#### Exercise
Print each line of the listing once more, precisely as given.

#### Information shown
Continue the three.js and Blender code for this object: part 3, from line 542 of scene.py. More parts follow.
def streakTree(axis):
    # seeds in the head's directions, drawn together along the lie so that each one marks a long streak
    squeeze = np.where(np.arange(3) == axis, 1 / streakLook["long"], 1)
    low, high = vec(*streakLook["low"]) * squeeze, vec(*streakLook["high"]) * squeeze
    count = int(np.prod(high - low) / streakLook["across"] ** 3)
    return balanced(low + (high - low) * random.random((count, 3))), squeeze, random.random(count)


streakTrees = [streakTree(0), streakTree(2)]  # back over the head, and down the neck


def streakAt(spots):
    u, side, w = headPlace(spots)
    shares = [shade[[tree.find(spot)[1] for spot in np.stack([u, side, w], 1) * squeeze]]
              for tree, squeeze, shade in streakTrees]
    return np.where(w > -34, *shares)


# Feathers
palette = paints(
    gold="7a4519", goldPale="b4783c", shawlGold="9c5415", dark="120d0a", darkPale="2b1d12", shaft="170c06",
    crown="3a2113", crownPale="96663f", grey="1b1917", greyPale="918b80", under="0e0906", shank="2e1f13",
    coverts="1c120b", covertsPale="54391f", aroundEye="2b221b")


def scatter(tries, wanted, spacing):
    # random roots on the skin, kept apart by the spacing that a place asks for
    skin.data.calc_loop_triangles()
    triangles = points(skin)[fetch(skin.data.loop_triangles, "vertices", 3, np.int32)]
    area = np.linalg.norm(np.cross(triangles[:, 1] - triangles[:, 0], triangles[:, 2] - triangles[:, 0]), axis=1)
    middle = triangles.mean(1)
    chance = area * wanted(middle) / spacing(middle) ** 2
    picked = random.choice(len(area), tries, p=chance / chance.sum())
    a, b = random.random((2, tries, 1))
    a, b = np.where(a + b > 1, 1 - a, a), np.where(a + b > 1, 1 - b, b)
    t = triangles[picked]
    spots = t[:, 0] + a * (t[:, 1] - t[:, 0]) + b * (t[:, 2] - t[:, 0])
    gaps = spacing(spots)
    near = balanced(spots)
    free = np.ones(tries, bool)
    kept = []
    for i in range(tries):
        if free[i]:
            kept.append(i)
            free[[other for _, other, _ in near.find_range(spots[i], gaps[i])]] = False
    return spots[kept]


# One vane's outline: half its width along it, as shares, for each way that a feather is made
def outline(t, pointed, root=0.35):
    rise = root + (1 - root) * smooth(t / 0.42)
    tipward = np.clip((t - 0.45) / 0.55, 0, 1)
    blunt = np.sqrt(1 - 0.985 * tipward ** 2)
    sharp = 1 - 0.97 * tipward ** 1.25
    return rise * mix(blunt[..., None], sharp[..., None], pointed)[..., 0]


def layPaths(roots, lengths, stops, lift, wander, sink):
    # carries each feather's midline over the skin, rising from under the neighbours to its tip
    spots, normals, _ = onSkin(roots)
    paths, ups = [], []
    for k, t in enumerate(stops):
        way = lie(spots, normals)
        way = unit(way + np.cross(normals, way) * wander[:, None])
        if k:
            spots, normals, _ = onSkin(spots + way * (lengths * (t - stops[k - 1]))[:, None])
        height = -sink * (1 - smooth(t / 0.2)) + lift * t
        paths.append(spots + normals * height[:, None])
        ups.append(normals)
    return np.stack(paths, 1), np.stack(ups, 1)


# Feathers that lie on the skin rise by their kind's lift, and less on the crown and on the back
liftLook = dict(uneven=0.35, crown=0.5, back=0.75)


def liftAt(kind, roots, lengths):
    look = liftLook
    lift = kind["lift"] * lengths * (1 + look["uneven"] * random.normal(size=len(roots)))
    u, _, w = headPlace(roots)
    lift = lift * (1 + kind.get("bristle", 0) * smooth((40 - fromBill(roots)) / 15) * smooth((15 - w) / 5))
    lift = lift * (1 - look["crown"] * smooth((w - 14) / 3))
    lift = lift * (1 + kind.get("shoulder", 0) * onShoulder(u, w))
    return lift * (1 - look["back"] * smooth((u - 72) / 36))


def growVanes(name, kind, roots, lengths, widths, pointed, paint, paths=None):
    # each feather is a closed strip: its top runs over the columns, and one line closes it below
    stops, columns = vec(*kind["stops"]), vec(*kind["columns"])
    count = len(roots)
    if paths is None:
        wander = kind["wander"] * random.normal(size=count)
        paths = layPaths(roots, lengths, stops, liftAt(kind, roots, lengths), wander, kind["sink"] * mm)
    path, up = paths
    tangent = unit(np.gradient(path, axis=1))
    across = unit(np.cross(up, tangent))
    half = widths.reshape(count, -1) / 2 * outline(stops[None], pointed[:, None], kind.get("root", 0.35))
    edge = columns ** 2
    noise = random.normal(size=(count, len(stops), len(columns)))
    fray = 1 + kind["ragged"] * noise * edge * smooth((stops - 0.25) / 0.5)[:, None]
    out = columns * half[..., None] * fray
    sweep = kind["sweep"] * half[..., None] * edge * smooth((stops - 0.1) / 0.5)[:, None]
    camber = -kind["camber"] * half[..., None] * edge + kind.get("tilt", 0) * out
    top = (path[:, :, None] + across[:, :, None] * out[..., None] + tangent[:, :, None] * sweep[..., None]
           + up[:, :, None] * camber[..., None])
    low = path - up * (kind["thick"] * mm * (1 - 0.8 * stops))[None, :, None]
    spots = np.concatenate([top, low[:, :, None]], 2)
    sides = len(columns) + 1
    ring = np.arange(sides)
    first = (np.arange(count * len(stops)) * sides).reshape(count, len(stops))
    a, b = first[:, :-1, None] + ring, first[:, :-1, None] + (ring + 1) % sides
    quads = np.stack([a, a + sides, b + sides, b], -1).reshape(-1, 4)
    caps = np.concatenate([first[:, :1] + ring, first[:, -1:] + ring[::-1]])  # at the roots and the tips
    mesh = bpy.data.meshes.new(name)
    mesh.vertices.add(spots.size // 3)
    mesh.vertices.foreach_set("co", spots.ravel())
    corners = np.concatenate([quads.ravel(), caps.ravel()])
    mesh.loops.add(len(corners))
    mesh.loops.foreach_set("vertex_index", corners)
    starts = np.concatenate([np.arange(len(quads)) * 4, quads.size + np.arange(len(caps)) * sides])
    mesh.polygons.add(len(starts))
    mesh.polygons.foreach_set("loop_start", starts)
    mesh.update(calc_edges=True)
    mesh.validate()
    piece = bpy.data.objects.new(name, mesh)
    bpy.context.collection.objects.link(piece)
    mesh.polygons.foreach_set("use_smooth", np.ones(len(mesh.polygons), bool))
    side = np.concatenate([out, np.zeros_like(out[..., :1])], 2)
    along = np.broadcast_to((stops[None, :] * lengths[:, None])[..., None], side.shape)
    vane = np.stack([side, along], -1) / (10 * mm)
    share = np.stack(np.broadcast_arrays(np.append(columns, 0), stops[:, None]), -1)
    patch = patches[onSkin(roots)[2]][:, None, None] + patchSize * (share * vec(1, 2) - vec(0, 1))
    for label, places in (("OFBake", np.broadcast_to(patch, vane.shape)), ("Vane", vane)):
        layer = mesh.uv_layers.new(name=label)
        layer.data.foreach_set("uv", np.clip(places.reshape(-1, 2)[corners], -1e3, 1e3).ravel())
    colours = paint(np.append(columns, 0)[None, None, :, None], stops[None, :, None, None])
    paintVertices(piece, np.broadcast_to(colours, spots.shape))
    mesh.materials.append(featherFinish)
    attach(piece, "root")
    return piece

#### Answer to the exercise
Continue the three.js and Blender code for this object: part 3, from line 542 of scene.py. More parts follow.
def streakTree(axis):
    # seeds in the head's directions, drawn together along the lie so that each one marks a long streak
    squeeze = np.where(np.arange(3) == axis, 1 / streakLook["long"], 1)
    low, high = vec(*streakLook["low"]) * squeeze, vec(*streakLook["high"]) * squeeze
    count = int(np.prod(high - low) / streakLook["across"] ** 3)
    return balanced(low + (high - low) * random.random((count, 3))), squeeze, random.random(count)


streakTrees = [streakTree(0), streakTree(2)]  # back over the head, and down the neck


def streakAt(spots):
    u, side, w = headPlace(spots)
    shares = [shade[[tree.find(spot)[1] for spot in np.stack([u, side, w], 1) * squeeze]]
              for tree, squeeze, shade in streakTrees]
    return np.where(w > -34, *shares)


# Feathers
palette = paints(
    gold="7a4519", goldPale="b4783c", shawlGold="9c5415", dark="120d0a", darkPale="2b1d12", shaft="170c06",
    crown="3a2113", crownPale="96663f", grey="1b1917", greyPale="918b80", under="0e0906", shank="2e1f13",
    coverts="1c120b", covertsPale="54391f", aroundEye="2b221b")


def scatter(tries, wanted, spacing):
    # random roots on the skin, kept apart by the spacing that a place asks for
    skin.data.calc_loop_triangles()
    triangles = points(skin)[fetch(skin.data.loop_triangles, "vertices", 3, np.int32)]
    area = np.linalg.norm(np.cross(triangles[:, 1] - triangles[:, 0], triangles[:, 2] - triangles[:, 0]), axis=1)
    middle = triangles.mean(1)
    chance = area * wanted(middle) / spacing(middle) ** 2
    picked = random.choice(len(area), tries, p=chance / chance.sum())
    a, b = random.random((2, tries, 1))
    a, b = np.where(a + b > 1, 1 - a, a), np.where(a + b > 1, 1 - b, b)
    t = triangles[picked]
    spots = t[:, 0] + a * (t[:, 1] - t[:, 0]) + b * (t[:, 2] - t[:, 0])
    gaps = spacing(spots)
    near = balanced(spots)
    free = np.ones(tries, bool)
    kept = []
    for i in range(tries):
        if free[i]:
            kept.append(i)
            free[[other for _, other, _ in near.find_range(spots[i], gaps[i])]] = False
    return spots[kept]


# One vane's outline: half its width along it, as shares, for each way that a feather is made
def outline(t, pointed, root=0.35):
    rise = root + (1 - root) * smooth(t / 0.42)
    tipward = np.clip((t - 0.45) / 0.55, 0, 1)
    blunt = np.sqrt(1 - 0.985 * tipward ** 2)
    sharp = 1 - 0.97 * tipward ** 1.25
    return rise * mix(blunt[..., None], sharp[..., None], pointed)[..., 0]


def layPaths(roots, lengths, stops, lift, wander, sink):
    # carries each feather's midline over the skin, rising from under the neighbours to its tip
    spots, normals, _ = onSkin(roots)
    paths, ups = [], []
    for k, t in enumerate(stops):
        way = lie(spots, normals)
        way = unit(way + np.cross(normals, way) * wander[:, None])
        if k:
            spots, normals, _ = onSkin(spots + way * (lengths * (t - stops[k - 1]))[:, None])
        height = -sink * (1 - smooth(t / 0.2)) + lift * t
        paths.append(spots + normals * height[:, None])
        ups.append(normals)
    return np.stack(paths, 1), np.stack(ups, 1)


# Feathers that lie on the skin rise by their kind's lift, and less on the crown and on the back
liftLook = dict(uneven=0.35, crown=0.5, back=0.75)


def liftAt(kind, roots, lengths):
    look = liftLook
    lift = kind["lift"] * lengths * (1 + look["uneven"] * random.normal(size=len(roots)))
    u, _, w = headPlace(roots)
    lift = lift * (1 + kind.get("bristle", 0) * smooth((40 - fromBill(roots)) / 15) * smooth((15 - w) / 5))
    lift = lift * (1 - look["crown"] * smooth((w - 14) / 3))
    lift = lift * (1 + kind.get("shoulder", 0) * onShoulder(u, w))
    return lift * (1 - look["back"] * smooth((u - 72) / 36))


def growVanes(name, kind, roots, lengths, widths, pointed, paint, paths=None):
    # each feather is a closed strip: its top runs over the columns, and one line closes it below
    stops, columns = vec(*kind["stops"]), vec(*kind["columns"])
    count = len(roots)
    if paths is None:
        wander = kind["wander"] * random.normal(size=count)
        paths = layPaths(roots, lengths, stops, liftAt(kind, roots, lengths), wander, kind["sink"] * mm)
    path, up = paths
    tangent = unit(np.gradient(path, axis=1))
    across = unit(np.cross(up, tangent))
    half = widths.reshape(count, -1) / 2 * outline(stops[None], pointed[:, None], kind.get("root", 0.35))
    edge = columns ** 2
    noise = random.normal(size=(count, len(stops), len(columns)))
    fray = 1 + kind["ragged"] * noise * edge * smooth((stops - 0.25) / 0.5)[:, None]
    out = columns * half[..., None] * fray
    sweep = kind["sweep"] * half[..., None] * edge * smooth((stops - 0.1) / 0.5)[:, None]
    camber = -kind["camber"] * half[..., None] * edge + kind.get("tilt", 0) * out
    top = (path[:, :, None] + across[:, :, None] * out[..., None] + tangent[:, :, None] * sweep[..., None]
           + up[:, :, None] * camber[..., None])
    low = path - up * (kind["thick"] * mm * (1 - 0.8 * stops))[None, :, None]
    spots = np.concatenate([top, low[:, :, None]], 2)
    sides = len(columns) + 1
    ring = np.arange(sides)
    first = (np.arange(count * len(stops)) * sides).reshape(count, len(stops))
    a, b = first[:, :-1, None] + ring, first[:, :-1, None] + (ring + 1) % sides
    quads = np.stack([a, a + sides, b + sides, b], -1).reshape(-1, 4)
    caps = np.concatenate([first[:, :1] + ring, first[:, -1:] + ring[::-1]])  # at the roots and the tips
    mesh = bpy.data.meshes.new(name)
    mesh.vertices.add(spots.size // 3)
    mesh.vertices.foreach_set("co", spots.ravel())
    corners = np.concatenate([quads.ravel(), caps.ravel()])
    mesh.loops.add(len(corners))
    mesh.loops.foreach_set("vertex_index", corners)
    starts = np.concatenate([np.arange(len(quads)) * 4, quads.size + np.arange(len(caps)) * sides])
    mesh.polygons.add(len(starts))
    mesh.polygons.foreach_set("loop_start", starts)
    mesh.update(calc_edges=True)
    mesh.validate()
    piece = bpy.data.objects.new(name, mesh)
    bpy.context.collection.objects.link(piece)
    mesh.polygons.foreach_set("use_smooth", np.ones(len(mesh.polygons), bool))
    side = np.concatenate([out, np.zeros_like(out[..., :1])], 2)
    along = np.broadcast_to((stops[None, :] * lengths[:, None])[..., None], side.shape)
    vane = np.stack([side, along], -1) / (10 * mm)
    share = np.stack(np.broadcast_arrays(np.append(columns, 0), stops[:, None]), -1)
    patch = patches[onSkin(roots)[2]][:, None, None] + patchSize * (share * vec(1, 2) - vec(0, 1))
    for label, places in (("OFBake", np.broadcast_to(patch, vane.shape)), ("Vane", vane)):
        layer = mesh.uv_layers.new(name=label)
        layer.data.foreach_set("uv", np.clip(places.reshape(-1, 2)[corners], -1e3, 1e3).ravel())
    colours = paint(np.append(columns, 0)[None, None, :, None], stops[None, :, None, None])
    paintVertices(piece, np.broadcast_to(colours, spots.shape))
    mesh.materials.append(featherFinish)
    attach(piece, "root")
    return piece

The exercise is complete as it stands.